Friday, 22 June 2012

Le voyage dans la lune

Rejsen til månen

"A trip to the moon" is the first movie on the list and also the first on I searched out to see. It turned out to be a detour that took me around much of early cinema.

I found an excellent compilation called "Primitives and Pioneers" from BFI (The British Film Institute) that hosted almost anything worth seeing from the first 10 years of cinema. Highly recommended! It includes such landmark films as "Arrival of a train", Exit from the factory and "The great train robbery" plus tons of other small gems including some Melies. However not "A trip to the moon". I did not really mind though. One of my friend have little home cinema under his roof with a projector.

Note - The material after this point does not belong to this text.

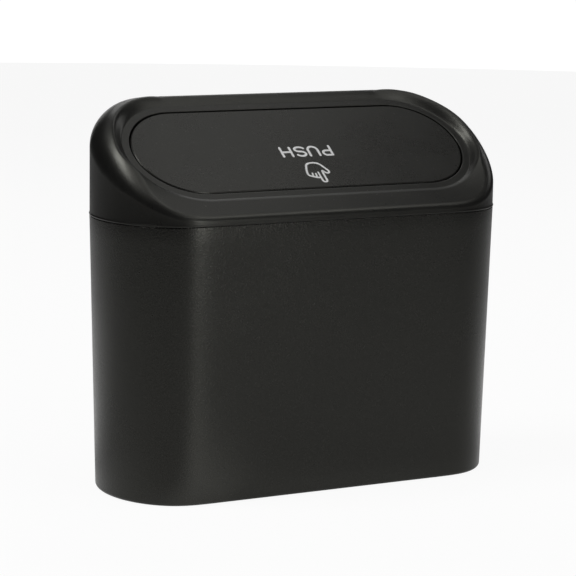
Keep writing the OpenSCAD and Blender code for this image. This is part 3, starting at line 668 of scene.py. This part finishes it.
# %% [markdown]
# ## Handling
# Hands polish the plastic in soft patches, hairline scratches cross it, edges rub paler in broken stretches,
# and specks of dust lie on what faces up. Pointiness finds the edges, because it is above a half where the
# surface bulges. Stretched noise gives the scratches. Every mask runs from 0 to 1 between the two levels of
# its band, and a finish takes as much of it as it needs.

# %% Group for polished patches, hairline scratches, rubbed edges and dust
polish_band, scratch_band, edge_band = (0.38, 0.66), (0.75, 0.79), (0.515, 0.56)
up_band, dust_band, broken_band = (0.35, 0.95), (0.66, 0.76), (0.3, 0.6, 0.35, 1.0)
masks = {"Polish": FLOAT, "Scratches": FLOAT, "Edge": FLOAT, "Dust": FLOAT}
wear, _, give = group("handling", {}, masks)
patch = add(wear, "ShaderNodeTexNoise", {"Scale": 38.0, "Detail": 4.0, "Roughness": 0.55, "Distortion": 0.6})
hair = add(wear, "ShaderNodeTexNoise", {"Scale": 60.0, "Detail": 2.0, "Roughness": 0.5})
speck = add(wear, "ShaderNodeTexNoise", {"Scale": 900.0, "Detail": 2.0, "Roughness": 0.7})
where = wear.nodes.new("ShaderNodeTexCoord").outputs["Object"]
stretched = add(wear, "ShaderNodeMapping", {"Rotation": (0.3, 0.5, 0.7), "Scale": (1.0, 26.0, 26.0)})
wear.links.new(where, stretched.inputs["Vector"])
for node, source in ((patch, where), (hair, stretched.outputs["Vector"]), (speck, where)):
    wear.links.new(source, node.inputs["Vector"])
surface = wear.nodes.new("ShaderNodeNewGeometry")
rub = spread(wear, surface.outputs["Pointiness"], *edge_band)
broken = spread(wear, speck.outputs["Fac"], *broken_band)
split = wear.nodes.new("ShaderNodeSeparateXYZ")
wear.links.new(surface.outputs["Normal"], split.inputs[0])
facing_up = spread(wear, split.outputs["Z"], *up_band)
specks = spread(wear, speck.outputs["Fac"], *dust_band)
results = {"Polish": spread(wear, patch.outputs["Fac"], *polish_band),
           "Scratches": spread(wear, hair.outputs["Fac"], *scratch_band),
           "Edge": arithmetic(wear, "MULTIPLY", rub, broken),
           "Dust": arithmetic(wear, "MULTIPLY", facing_up, specks)}
for label, value in results.items():
    wear.links.new(value, give.inputs[label])
print("shared effects:", [g.name for g in bpy.data.node_groups])

# %% [markdown]
# ## The finishes
# The cup is polypropylene with a coarse etched grain, so its highlight sparkles. The ring and the flap come
# from smoother tools, and shine like satin. All are coloured in the mass, so wear never shows another
# colour, only a paler, duller black. The mark is white ink with a soft gloss. The hidden latch parts are
# glass-filled and a little greyer, and the slider is a slippery, paler plastic. Pins, springs and screws are
# zinc-plated steel.

# %% Build the finishes
sheen, polish_share, scratch_gain = 0.06, 0.8, 0.04
highlight_tint, dust_colour = (1, 1, 0.9), (0.16, 0.155, 0.145)
wear_share, lightest = 0.5, 0.9


def finish(name, colour, roughness, cell, depth, metallic=0.0, edge_gain=2.4, vary=0.25):
    """One finish from the shared effects.

    Colour: the base less its variation where the relief is low, more where it is high; then rubbed edges in
    the base times edge_gain, and dust. Roughness: its base, plus relief, less polish, plus scratches.
    """
    material = bpy.data.materials.new(name)
    material.use_nodes = True
    tree = material.node_tree
    shader = tree.nodes["Principled BSDF"]
    shader.inputs["Metallic"].default_value = metallic
    shader.inputs["Specular Tint"].default_value = (*highlight_tint, 1)
    texture = add(tree, "ShaderNodeGroup", node_tree=grain)
    texture.inputs["Cell"].default_value = cell
    texture.inputs["Depth"].default_value = depth
    marks = add(tree, "ShaderNodeGroup", node_tree=wear)
    base = np.array(colour)
    tones = [(base * (1 + vary), texture.outputs["Relief"]),
             (np.minimum(base * edge_gain, lightest), marks.outputs["Edge"]),
             (dust_colour, marks.outputs["Dust"])]
    last = None
    for light, mask in tones:
        mix = add(tree, "ShaderNodeMix", data_type="RGBA")
        mix.inputs["B"].default_value = (*light, 1)
        if last is None:
            mix.inputs["A"].default_value = (*(base * (1 - vary)), 1)
            tree.links.new(mask, mix.inputs["Factor"])
        else:
            tree.links.new(last, mix.inputs["A"])
            tree.links.new(arithmetic(tree, "MULTIPLY", mask, wear_share), mix.inputs["Factor"])
        last = mix.outputs["Result"]
    tree.links.new(last, shader.inputs["Base Color"])
    rough = roughness - sheen / 2
    for operation, mask, gain in (("ADD", texture.outputs["Relief"], sheen),
                                  ("SUBTRACT", marks.outputs["Polish"], sheen * polish_share),
                                  ("ADD", marks.outputs["Scratches"], scratch_gain)):
        rough = arithmetic(tree, operation, rough, arithmetic(tree, "MULTIPLY", mask, gain))
    tree.links.new(rough, shader.inputs["Roughness"])
    tree.links.new(texture.outputs["Normal"], shader.inputs["Normal"])
    return material


recipes = {
    "body_plastic": dict(colour=(0.0135, 0.0133, 0.0127), roughness=0.27, cell=0.6, depth=0.10),
    "ring_plastic": dict(colour=(0.0120, 0.0118, 0.0114), roughness=0.34, cell=0.5, depth=0.03),
    "flap_plastic": dict(colour=(0.0120, 0.0118, 0.0112), roughness=0.32, cell=0.5, depth=0.03),
    "latch_plastic": dict(colour=(0.030, 0.030, 0.029), roughness=0.42, cell=0.5, depth=0.08),
    "slider_plastic": dict(colour=(0.46, 0.45, 0.42), roughness=0.38, cell=0.5, depth=0.05,
                           edge_gain=1.3, vary=0.08),
    "print_white": dict(colour=(0.92, 0.92, 0.92), roughness=0.45, cell=0.4, depth=0.04,
                        edge_gain=1.0, vary=0.04),
    "steel": dict(colour=(0.56, 0.565, 0.575), roughness=0.26, cell=0.35, depth=0.05,
                  metallic=1.0, edge_gain=1.25, vary=0.12),
}
finishes = {name: finish(name, **recipe) for name, recipe in recipes.items()}
steel_nodes = ("hinge_pin", "hinge_spring", "striker_screw", "latch_screw", "latch_spring", "latch_follower")
slots = {"bin_shell": "body_plastic", "ring_skin": "ring_plastic", "hinge_lugs": "ring_plastic",
         "latch_bracket": "ring_plastic", "snap_beads": "ring_plastic", "flap": "flap_plastic",
         "latch_slider": "slider_plastic", "push_mark": "print_white"}
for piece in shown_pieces():
    named = "steel" if piece.name.startswith(steel_nodes) else slots.get(piece.name, "latch_plastic")
    piece.data.materials.clear()
    piece.data.materials.append(finishes[named])
    print(piece.name, "->", named)

# %% [markdown]
# ## Floor and light
# The photograph is a studio cut-out: the ground is white and the object is nearly black, so its shape is
# told almost only by reflections. Floor, backdrop and room are white to the camera by light of their own.
# Diffuse surfaces get nothing from that light: it only shows to the camera, and in reflections in the share
# that each surface of the stage allows. The matt paint mixed with it keeps a part of the bin's shadow.

# %% A shader that is white for the camera
white_strength, matt_grey = 1.05, (0.86, 0.86, 0.86, 1)


def camera_white(tree, plain_shader, share, in_gloss=0.0, where_bright=None):
    """Mix a shader with white emission.

    The emission has this share for rays from the camera and in_gloss of it for reflections. where_bright is
    a mask that fades the reflected part over the surface.
    """
    path = tree.nodes.new("ShaderNodeLightPath")
    white = add(tree, "ShaderNodeEmission", {"Color": (1, 1, 1, 1), "Strength": white_strength})
    mix = tree.nodes.new("ShaderNodeMixShader")
    seen = arithmetic(tree, "MULTIPLY", path.outputs["Is Camera Ray"], share)
    mirrored = arithmetic(tree, "MULTIPLY", path.outputs["Is Glossy Ray"], in_gloss)
    if where_bright is not None:
        mirrored = arithmetic(tree, "MULTIPLY", mirrored, where_bright)
    tree.links.new(arithmetic(tree, "MAXIMUM", seen, mirrored), mix.inputs[0])
    tree.links.new(plain_shader, mix.inputs[1])
    tree.links.new(white.outputs[0], mix.inputs[2])
    return mix.outputs[0]


def stage_sheet(name, points, faces):
    """A sheet for the stage, and the empty node tree of its paint."""
    mesh = bpy.data.meshes.new(name)
    mesh.from_pydata(points, [], faces)
    sheet = bpy.data.objects.new(name, mesh)
    bpy.context.scene.collection.objects.link(sheet)
    paint = bpy.data.materials.new(name + "_paint")
    paint.use_nodes = True
    paint.node_tree.nodes.clear()
    mesh.materials.append(paint)
    return sheet, paint.node_tree


def paint_sheet(tree, share, in_gloss, where_bright=None):
    """Matt grey white under camera_white, joined to the paint's output."""
    matt = add(tree, "ShaderNodeBsdfDiffuse", {"Color": matt_grey})
    out = tree.nodes.new("ShaderNodeOutputMaterial")
    tree.links.new(camera_white(tree, matt.outputs[0], share, in_gloss, where_bright), out.inputs["Surface"])


# %% [markdown]
# ## The floor
# The glossy walls mirror the floor, and the photograph's walls aren't equally bright: they are darker in
# front, apart from one upright streak. So the floor's part in reflections has a mask of three pieces. A
# patch grows towards the back and fades with distance, a faint oval lies round the foot, and a narrow strip
# runs to the front, towards the tall lamp. Distances are in metres from the middle of the base.

# %% Make the floor
floor_half, floor_share, floor_gloss = 4.0, 0.88, 0.8
floor_corners = [(-floor_half, -floor_half, 0), (floor_half, -floor_half, 0), (floor_half, floor_half, 0),
                 (-floor_half, floor_half, 0)]
floor, tree = stage_sheet("floor", floor_corners, [(0, 1, 2, 3)])
floor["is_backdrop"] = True

away_from_camera, across_strip, oval_shape = (0.477, 0.879, 0), (0.985, 0.174, 0), (0.45, 1, 1)
patch_grows, patch_fades = (-0.02, 0.14), (0.08, 0.5, 1.0, 0.06)
strip_left, strip_fades, strip_ends = 0.062, (0.008, 0.04, 1.1, 0.0), (-0.08, -0.03, 1.0, 0.0)
oval_fades = (0.045, 0.08, 0.4, 0.0)
# The floor's glow is painted light, seen only in reflections. Its mask is a painted reflection that keeps the
# walls darker in front. The strip is a painted streak that stands for the tall lamp's reflection on the
# floor.
spot = tree.nodes.new("ShaderNodeTexCoord").outputs["Object"]
behind = vector_math(tree, "DOT_PRODUCT", spot, {1: away_from_camera}).outputs["Value"]
away = vector_math(tree, "LENGTH", spot).outputs["Value"]
across = vector_math(tree, "DOT_PRODUCT", spot, {1: across_strip}).outputs["Value"]
squeezed = vector_math(tree, "MULTIPLY", spot, {1: oval_shape}).outputs["Vector"]
beside = vector_math(tree, "LENGTH", squeezed).outputs["Value"]
grown, faded = spread(tree, behind, *patch_grows), spread(tree, away, *patch_fades)
painted_back_glow = arithmetic(tree, "MULTIPLY", grown, faded)
off_strip = arithmetic(tree, "ABSOLUTE", arithmetic(tree, "ADD", across, strip_left), 0)
near_strip, in_front = spread(tree, off_strip, *strip_fades), spread(tree, behind, *strip_ends)
painted_lamp_streak = arithmetic(tree, "MULTIPLY", near_strip, in_front)
painted_reflection_mask = arithmetic(tree, "MAXIMUM", painted_back_glow, painted_lamp_streak)
painted_reflection_mask = arithmetic(tree, "MAXIMUM", painted_reflection_mask, spread(tree, beside, *oval_fades))
# The mask limits the floor's white in reflections to the painted reflection.
paint_sheet(tree, floor_share, floor_gloss, painted_reflection_mask)
print("floor mask of", len(tree.nodes), "nodes")

# %% [markdown]
# ## The backdrop and the room
# A low curved screen stands far behind the bin, round the line of sight. It hides where the floor ends, and
# the bin's ends mirror it near the horizon. The room itself is almost dark, so the bin shows only the
# lamps, the floor and the screen.

# %% Make the backdrop and the room
backdrop_reach, backdrop_high, backdrop_share, backdrop_gloss, room_light = 2.4, 1.0, 1.0, 0.9, 0.015
sweep = np.radians(np.linspace(134, 176, 31))
foot_line = np.stack([backdrop_reach * np.sin(sweep), -backdrop_reach * np.cos(sweep)], axis=1)
low_edge = np.column_stack([foot_line, np.zeros(len(sweep))])
high_edge = np.column_stack([foot_line, np.full(len(sweep), backdrop_high)])
panels = [(k, k + 1, len(sweep) + k + 1, len(sweep) + k) for k in range(len(sweep) - 1)]
backdrop, tree = stage_sheet("backdrop", np.vstack([low_edge, high_edge]).tolist(), panels)
backdrop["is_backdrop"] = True
paint_sheet(tree, backdrop_share, backdrop_gloss)

world = bpy.data.worlds.new("world")
bpy.context.scene.world = world
world.use_nodes = True
tree = world.node_tree
tree.nodes.clear()
room = add(tree, "ShaderNodeBackground", {"Color": (1, 1, 1, 1), "Strength": room_light})
out = tree.nodes.new("ShaderNodeOutputWorld")
tree.links.new(camera_white(tree, room.outputs[0], 1.0), out.inputs["Surface"])
print("backdrop of", len(panels), "panels")

# %% [markdown]
# ## The lamps
# Each lamp is a soft box in the direction that some reflection in the photograph comes from. A tall strip at
# the front draws the upright streak where the flat side meets the left end, a long bank over the left draws
# the bright ridge of the ring, boxes to the right shape the front, and boxes behind light the slanted flap.
# The camera doesn't see the lamps themselves.

# %% Place the lamps
lamp_distance = 1.2
lamp_target = np.array([0, 0, 0.1])


def soft_box(name, azimuth, elevation, size, power):
    """A rectangular lamp at lamp_distance from its target. Azimuth 0 is the front, +90 the right end."""
    a, e = np.radians([azimuth, elevation])
    back = np.array([math.sin(a) * math.cos(e), -math.cos(a) * math.cos(e), math.sin(e)])
    sideways = np.array([math.cos(a), math.sin(a), 0])
    lamp = bpy.data.objects.new(name, bpy.data.lights.new(name, "AREA"))
    lamp.data.shape = "RECTANGLE"
    lamp.data.size, lamp.data.size_y = size
    lamp.data.energy = power
    frame_of_lamp = np.eye(4)
    frame_of_lamp[:3, 0], frame_of_lamp[:3, 1] = sideways, np.cross(back, sideways)
    frame_of_lamp[:3, 2], frame_of_lamp[:3, 3] = back, lamp_target + back * lamp_distance
    lamp.matrix_world = Matrix(frame_of_lamp.tolist())
    lamp.visible_camera = False
    bpy.context.scene.collection.objects.link(lamp)


# Name: azimuth and elevation in degrees, width and height in metres, power in watts.
lamps = {
    "strip_front": (11, 6, (0.09, 0.42), 1.6),
    "box_front_right": (33, 48, (0.35, 0.3), 0.95),
    "box_front": (6, 42, (0.3, 0.3), 0.45),
    "bank_left_high": (-62, 72, (0.45, 0.45), 1.0),
    "bank_left": (-98, 56, (0.42, 0.36), 4.0),
    "bank_left_back": (-150, 54, (0.5, 0.4), 0.2),
    "box_front_high": (25, 72, (0.45, 0.45), 0.5),
    "box_right": (55, 54, (0.4, 0.4), 0.4),
    "box_right_low": (105, 24, (0.4, 0.3), 0.35),
    "box_right_high": (85, 72, (0.5, 0.45), 0.6),
    "box_back_right": (140, 54, (0.5, 0.4), 0.5),
    "box_back": (160, 36, (0.6, 0.3), 1.0),
}
for name, values in lamps.items():
    soft_box(name, *values)
print("lamps:", len(bpy.data.lights))

# %% Print the two boxes and finish
bpy.context.scene.view_settings.view_transform = "Standard"
shown_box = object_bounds()
boxes = {"cad": [list(corner) for corner in cad_box], "shown": [list(corner) for corner in shown_box]}
for label, box in boxes.items():
    print(label, "box in mm", [[round(v / MM, 1) for v in corner] for corner in box])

Sitting there watching these old pieces was like being back in a cinema around the turn of the century.

Eventually I found a Melies anthology with lots of his work and plenty of background material. It turns out that the magician George Melies used the early moving pictures as part of his magic shows and this gradually developed into little magic movies. "A trip to the moon" is just the most well known of them.

Even people who claim to know nothing of early cinema will recognize the image of the moon with a rocket in the eye. It is iconic. Of course with the recent "Hugo" film by Scorsese Melies is now known to a broader audience, but for me much of this was new stuff.

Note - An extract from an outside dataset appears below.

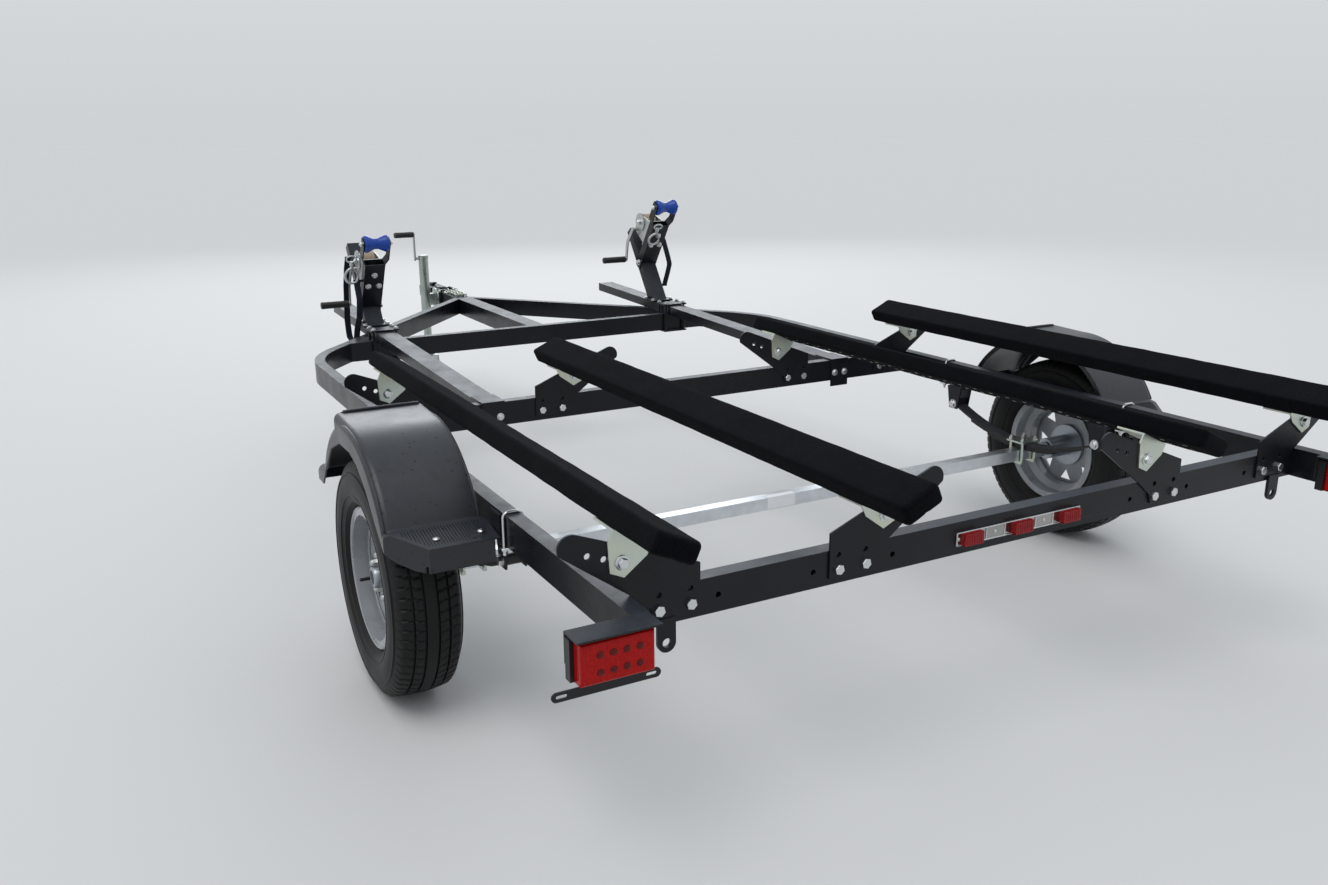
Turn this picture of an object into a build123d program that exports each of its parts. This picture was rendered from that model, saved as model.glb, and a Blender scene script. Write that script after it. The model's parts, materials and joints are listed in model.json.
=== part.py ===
from build123d import *
import os
from math import atan2, cos, degrees, hypot, radians, sin

# Two-place watercraft trailer, standing on its two road wheels and its jack.
# Millimetres. X is across (+X is the right side), +Y points to the coupler, +Z is up.
# The origin is on the floor, under the middle of the trailer's length and width.

# Overall places
overall_length = 4720.0
bunk_overhang = 165.0
frame_z = 482.0
rear_y = bunk_overhang - overall_length / 2
nose_y = overall_length / 2

# Frame tubes
tube_h = 76.2
tube_wall = 3.2
rail_w = 38.1
rail_tail = 80.0
rail_outer_x = 1040.0
rail_x = rail_outer_x - rail_w / 2
rail_bend_r = 480.0
cross_d = 38.1
tongue_w = 76.2
mid_cross_y = rear_y + 1580.0
front_cross_y = rear_y + 2855.0
bend_y = rear_y + 2645.0
vee_y = nose_y - 705.0
tongue_end_y = nose_y - 155.0
frame_top_z = frame_z + tube_h
plate_t = 5.0
fit_gap = 0.3
bolt_r = 6.5

# Keel rails, one under each craft
keel_x = 685.0
keel_w = 76.2
keel_h = 38.1
keel_rise = 0.0314
keel_tip_y = rear_y + 3585.0

# Bunk brackets, each drawn from its vertical edge towards its ear
bracket_foot = 15.0
bracket_edge = 115.0
ear_u = 295.0
outer_edge_x = rail_outer_x - 190.0
inner_edge_x = 540.0
outer_pivot = (170.0, 149.0)
inner_pivot = (137.0, 135.0)
pivot_r = 6.5

# Bunks: carpeted boards, tilted to face the keel of their craft
bunk_w = 97.0
bunk_t = 46.0
bunk_length = 1885.0
bunk_tilt = 25.0
bunk_round = 6.0
pivot_to_bunk = 55.0
saddle_w = 90.0

# Axle, springs and wheels
axle_y = rear_y + 942.0
axle_size = 38.1
axle_z = 308.0
wheel_x = rail_outer_x + 157.0
spindle_r = 16.0
tyre_r = axle_z
tyre_w = 180.0
flange_r = 183.0
rim_half_w = 68.0
rim_seat_r = 165.0
rim_well_r = 143.0
rim_t = 4.0
disc_x = wheel_x + 26.0
lug_circle_r = 57.15
hub_r = 36.0
vent_count = 8
vent_in_r = 92.0
vent_out_r = 128.0
spring_w = 44.5
spring_x = rail_outer_x - 42.0
leaf_t = 7.0
spring_front = rear_y + 1265.0
spring_rear = rear_y + 620.0
eye_z = frame_z - 62.0
eye_r = 14.0

# Fenders
fender_in_x = rail_outer_x + 20.0
fender_out_x = rail_outer_x + 250.0
fender_t = 4.0
fender_round = 20.0
fender_lip = 15.0
arch_r = 335.0
arch_y = rear_y + 965.0
arch_z = frame_z - 115.0

# Winch stands: where the arm is clamped to the mast, and the roller's axis, on each side
stand_foot_y = rear_y + 3015.0
mast_lean = 35.0
mast_len = 376.0
channel_w = 75.0
channel_d = 40.0
channel_t = 4.0
roller_len = 100.0
roller_r = 35.0
roller_waist_r = 22.0
roller_pin_r = 6.0
stands = {
    "left": {
        "x": -keel_x,
        "knee": (rear_y + 3053.0, frame_z + 194.0),
        "roller": (rear_y + 2878.0, frame_z + 471.0),
    },
    "right": {
        "x": keel_x,
        "knee": (rear_y + 3120.0, frame_z + 290.0),
        "roller": (rear_y + 2928.0, frame_z + 560.0),
    },
}

# Jack
jack_x = -110.0
jack_y = nose_y - 397.0
jack_pivot_z = frame_z + tube_h / 2
jack_outer_r = 25.0
jack_wall = 4.2
jack_inner_r = jack_outer_r - jack_wall - fit_gap
jack_top_z = frame_z + 273.0
jack_crank_z = frame_z + 258.0
jack_crank_len = 125.0
caster_r = 101.5
caster_w = 45.0
caster_trail = 62.0

os.makedirs("parts", exist_ok=True)


def block(x, y, z):
    """A box between (low, high) pairs."""
    size = [b - a for a, b in (x, y, z)]
    middle = [(a + b) / 2 for a, b in (x, y, z)]
    return Pos(*middle) * Box(*size)


def rod(start, end, radius):
    """A round bar between two points."""
    axis = Vector(*end) - Vector(*start)
    return extrude(Plane(origin=start, z_dir=axis) * Circle(radius), axis.length)


def outline(*points):
    """A flat face inside straight lines."""
    return make_face(Polyline(*points, close=True))


def prism_x(points, x0, x1):
    """A (y, z) outline carried from x0 to x1."""
    plane = Plane(origin=(x0, 0, 0), x_dir=(0, 1, 0), z_dir=(1, 0, 0))
    return extrude(plane * outline(*points), x1 - x0)


def flip(shape):
    """The same piece on the other side of the trailer."""
    return mirror(shape, about=Plane.YZ)


def save(name, *solids):
    """One STEP file for one node."""
    shape = solids[0] if len(solids) == 1 else Compound(children=[s for s in solids])
    export_step(shape, f"parts/{name}.step")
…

As a movie "A trip to the moon" is a simple, fast paced and two dimensional movie, but that is because we are watching it with a modern eye. To the contemporary audience this was pure magic.

The reason why we find it interesting is as a historic piece. It is with a reverent feeling I watch this. This is where it began. "Arrival of a train" gave the technique". "A voyage to the moon" gave us the concept.

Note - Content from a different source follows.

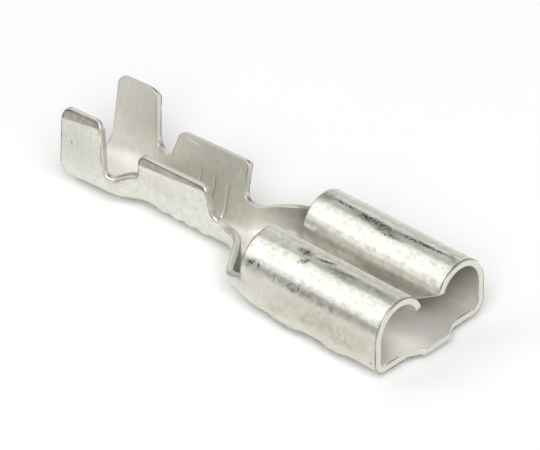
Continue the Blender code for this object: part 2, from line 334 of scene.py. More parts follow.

If I go to Jelling I see a stone with some odd carvings on it. There are other and prettier worked stones around but that is not the point. The point is that this is where Denmark started a thousand years ago. That gives this boulder a meaning way beyond what it appears and that is what "A voyage to the moon" is. A monument to cinema.



  1. Welcome to blogging! I'll be interested to see where this takes you--it's a long, crazy ride getting through them all!

    1. Watching all these movies is just one aspect. I realize blogging on them adds a whole new dimension.
      Anyway I am doing it for fun and will probably only do it to the extend that it is fun. So far I am having a blast.

  2. This was really the first big budget, special effects, sci-fi blockbuster. I was really glad that I got to see the additional scene with the crowd celebrating at the end because they had it in Hugo. I had only seen the version of A Trip to the Moon without it. The version with the extra town scene was found in a barn in the 2000s.

  3. This was the first film I watched in my introductory film class in college. I was amazed at what Melies was able to accomplish in 1902. I am extremely pleased that an entire audience who would have otherwise never known anything about his work got to know about him in Hugo.

    1. It seems you are taking a tour through my back catalogue, which pleases me no end. You know I like doing that stuff myself. Just bear with me. These old reviews were... early.

      I like Hugo mostly because of the attention it throws on these old movies and especially on Melies. His story is so worth a movie. Even my 4 year old son loves this little movie.

    2. We all have early blog writing styles--progression and transformation are inherent in every blog. I'm more interested in reading what you thought about certain films than how the review itself is written.